Il terzo genitore può essere un punto di riferimento importante come Mario, il secondo papà di Erri, personaggio principale di La tristezza ha il sonno leggero, (Longanesi), il nuovo romanzo di Lorenzo Marone. «Nel libro Io chiamo affettuosamente “il tappabuchi” perché colma le lacune del genitore che se ne è andato via» dice lo scrittore. «Anche io ho avuto un Mario nella mia vita, una persona accogliente e serena che per un po’ mi ha fatto da padre. Grazie a lui ho capito che spesso i patrigni o le matrigne sono più obiettivi, osservano il figlio del partner con quella giusta distanza che porta a consigliare meglio, con più serenità».
Le testimonianze
Martino Radiconi, 30 anni, di Pitigliano (Gr)
«Quando ho conosciuto Camilla, la figlia che mia moglie Alessandra ha avuto da un precedente rapporto, lei aveva solo 2 anni e mezzo e per me, che adoro i bambini, è stato facile avvicinarci attraverso il gioco. È stato subito amore e, “collaudato” questo rapporto, siamo andati a vivere insieme. Dopo 6 anni è arrivata Olimpia, figlia mia e di Alessandra, e tutto ha continuato a filare liscio. Anche perché il papà di Camilla è una figura affettuosa e molto presente, si è rifatto a sua volta una vita e non ci sono rancori con la sua ex moglie. Così abbiamo trovato il giusto equilibrio. Capita che la bambina chieda a mamma “Perché vi siete lasciati?” ma questo non è mai stato motivo di crisi o tensioni. A volte ci vediamo anche tutti insieme e Camilla tratta me come il vero padre e viceversa, non mostra preferenze.
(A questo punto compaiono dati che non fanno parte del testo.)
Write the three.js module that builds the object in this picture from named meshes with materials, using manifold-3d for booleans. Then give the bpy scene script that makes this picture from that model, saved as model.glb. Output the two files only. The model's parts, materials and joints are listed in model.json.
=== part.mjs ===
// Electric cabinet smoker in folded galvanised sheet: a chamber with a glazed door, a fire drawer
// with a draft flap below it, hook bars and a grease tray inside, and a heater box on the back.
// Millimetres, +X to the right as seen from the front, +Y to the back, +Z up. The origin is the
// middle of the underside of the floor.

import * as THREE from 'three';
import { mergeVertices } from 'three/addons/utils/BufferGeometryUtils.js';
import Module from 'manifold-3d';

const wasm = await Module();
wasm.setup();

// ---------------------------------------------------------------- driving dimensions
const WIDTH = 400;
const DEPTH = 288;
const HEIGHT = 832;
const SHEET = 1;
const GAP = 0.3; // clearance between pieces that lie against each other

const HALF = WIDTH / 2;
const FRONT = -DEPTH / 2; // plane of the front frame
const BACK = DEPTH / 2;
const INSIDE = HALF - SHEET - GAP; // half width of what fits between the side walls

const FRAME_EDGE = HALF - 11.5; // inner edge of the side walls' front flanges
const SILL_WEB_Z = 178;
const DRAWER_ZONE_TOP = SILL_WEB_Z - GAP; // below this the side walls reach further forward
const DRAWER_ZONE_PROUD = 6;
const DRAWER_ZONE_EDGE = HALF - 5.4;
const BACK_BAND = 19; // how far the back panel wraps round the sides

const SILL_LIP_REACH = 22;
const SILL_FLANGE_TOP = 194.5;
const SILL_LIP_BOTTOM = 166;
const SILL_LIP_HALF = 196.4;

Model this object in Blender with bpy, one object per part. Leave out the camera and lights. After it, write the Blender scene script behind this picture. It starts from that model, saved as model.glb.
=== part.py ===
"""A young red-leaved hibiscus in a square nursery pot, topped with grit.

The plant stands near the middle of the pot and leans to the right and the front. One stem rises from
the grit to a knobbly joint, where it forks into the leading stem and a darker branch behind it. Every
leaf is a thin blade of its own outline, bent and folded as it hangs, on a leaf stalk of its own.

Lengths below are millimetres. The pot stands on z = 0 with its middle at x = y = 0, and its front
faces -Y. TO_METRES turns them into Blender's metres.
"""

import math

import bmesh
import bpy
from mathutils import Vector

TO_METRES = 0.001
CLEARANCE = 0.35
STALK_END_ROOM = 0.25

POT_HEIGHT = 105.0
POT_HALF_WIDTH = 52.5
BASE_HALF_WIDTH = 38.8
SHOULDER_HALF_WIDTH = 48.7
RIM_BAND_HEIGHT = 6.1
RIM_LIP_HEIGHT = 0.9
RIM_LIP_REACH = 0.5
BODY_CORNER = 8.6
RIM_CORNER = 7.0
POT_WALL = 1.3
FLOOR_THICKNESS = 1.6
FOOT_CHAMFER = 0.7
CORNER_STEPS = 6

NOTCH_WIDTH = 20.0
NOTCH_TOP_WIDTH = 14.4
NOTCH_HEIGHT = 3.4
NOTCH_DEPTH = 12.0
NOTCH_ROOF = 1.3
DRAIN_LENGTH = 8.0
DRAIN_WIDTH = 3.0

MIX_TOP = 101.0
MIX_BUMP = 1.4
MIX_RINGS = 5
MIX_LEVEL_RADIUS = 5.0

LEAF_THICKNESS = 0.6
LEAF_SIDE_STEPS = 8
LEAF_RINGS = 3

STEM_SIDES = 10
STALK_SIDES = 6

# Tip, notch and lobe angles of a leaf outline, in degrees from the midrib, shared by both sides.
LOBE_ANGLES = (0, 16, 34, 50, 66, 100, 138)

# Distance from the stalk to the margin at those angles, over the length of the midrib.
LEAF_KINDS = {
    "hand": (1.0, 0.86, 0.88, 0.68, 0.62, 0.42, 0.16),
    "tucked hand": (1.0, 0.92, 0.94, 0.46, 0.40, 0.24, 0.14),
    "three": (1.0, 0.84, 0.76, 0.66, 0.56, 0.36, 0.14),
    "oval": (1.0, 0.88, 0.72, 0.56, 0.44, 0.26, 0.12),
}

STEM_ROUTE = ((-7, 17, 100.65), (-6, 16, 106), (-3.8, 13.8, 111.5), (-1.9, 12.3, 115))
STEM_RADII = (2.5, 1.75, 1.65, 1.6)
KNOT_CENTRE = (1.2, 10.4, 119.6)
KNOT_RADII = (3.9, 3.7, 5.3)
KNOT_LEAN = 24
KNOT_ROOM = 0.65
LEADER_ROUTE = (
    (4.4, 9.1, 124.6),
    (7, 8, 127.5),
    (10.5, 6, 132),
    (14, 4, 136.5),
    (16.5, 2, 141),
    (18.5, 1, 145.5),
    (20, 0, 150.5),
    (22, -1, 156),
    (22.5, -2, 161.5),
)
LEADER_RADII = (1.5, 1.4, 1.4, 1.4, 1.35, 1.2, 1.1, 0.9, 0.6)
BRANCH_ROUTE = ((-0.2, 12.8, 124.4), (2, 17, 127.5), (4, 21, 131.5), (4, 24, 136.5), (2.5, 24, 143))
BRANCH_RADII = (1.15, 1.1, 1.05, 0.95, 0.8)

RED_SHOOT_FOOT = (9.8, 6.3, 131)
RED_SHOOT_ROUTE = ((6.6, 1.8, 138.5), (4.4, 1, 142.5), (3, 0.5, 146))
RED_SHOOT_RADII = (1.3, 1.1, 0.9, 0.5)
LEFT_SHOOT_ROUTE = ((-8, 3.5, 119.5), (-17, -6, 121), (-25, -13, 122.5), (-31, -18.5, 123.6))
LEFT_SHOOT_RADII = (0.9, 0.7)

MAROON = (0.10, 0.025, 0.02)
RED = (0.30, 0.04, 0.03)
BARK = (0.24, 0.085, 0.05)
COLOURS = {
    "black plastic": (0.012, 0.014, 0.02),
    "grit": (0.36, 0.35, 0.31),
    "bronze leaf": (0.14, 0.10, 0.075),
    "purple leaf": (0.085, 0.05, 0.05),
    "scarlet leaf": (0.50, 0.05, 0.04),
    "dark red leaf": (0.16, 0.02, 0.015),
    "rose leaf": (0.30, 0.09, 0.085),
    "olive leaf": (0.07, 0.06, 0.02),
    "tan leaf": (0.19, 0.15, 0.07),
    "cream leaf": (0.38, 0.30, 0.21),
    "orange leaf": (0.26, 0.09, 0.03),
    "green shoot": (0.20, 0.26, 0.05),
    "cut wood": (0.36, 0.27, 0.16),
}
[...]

Lo chiama quando ha voglia di sentirlo e a volte io stesso la spingo a farlo. Per lei è normale avere 2 papà, è cresciuta così».
Veronica Crippa, 37 anni, di Milano
«Io avevo 25 anni, lui 52, 2 matrimoni alle spalle e 4 figlie femmine, una già adulta e autonoma, le altre, che spesso venivano a stare da noi, dai 17 agli 11 anni. A fare la seconda mamma non ci ho neanche provato: giovane come ero non sarei stata credibile. Così nel tempo ho cercato di pormi come una figura di supporto esterno, a volte anche come una mediatrice nei loro rapporti di adolescenti con il padre. Ma ho dovuto usare molto tatto e distacco perché la convivenza non è mai stata facile. Loro avevano abitudini consolidate, caratteri diversi e modi differenti di relazionarsi con me. Il mio tentativo di mettere qualche regola veniva percepito come un’intrusione: ero il capro espiatorio di una situazione che non avevano voluto. Capire tutto questo ha permesso a me di non impazzire e a loro, pian piano, di accettarmi. Soprattutto quando hanno visto che anche nei momenti più difficili sono sempre stata vicina al loro papàı.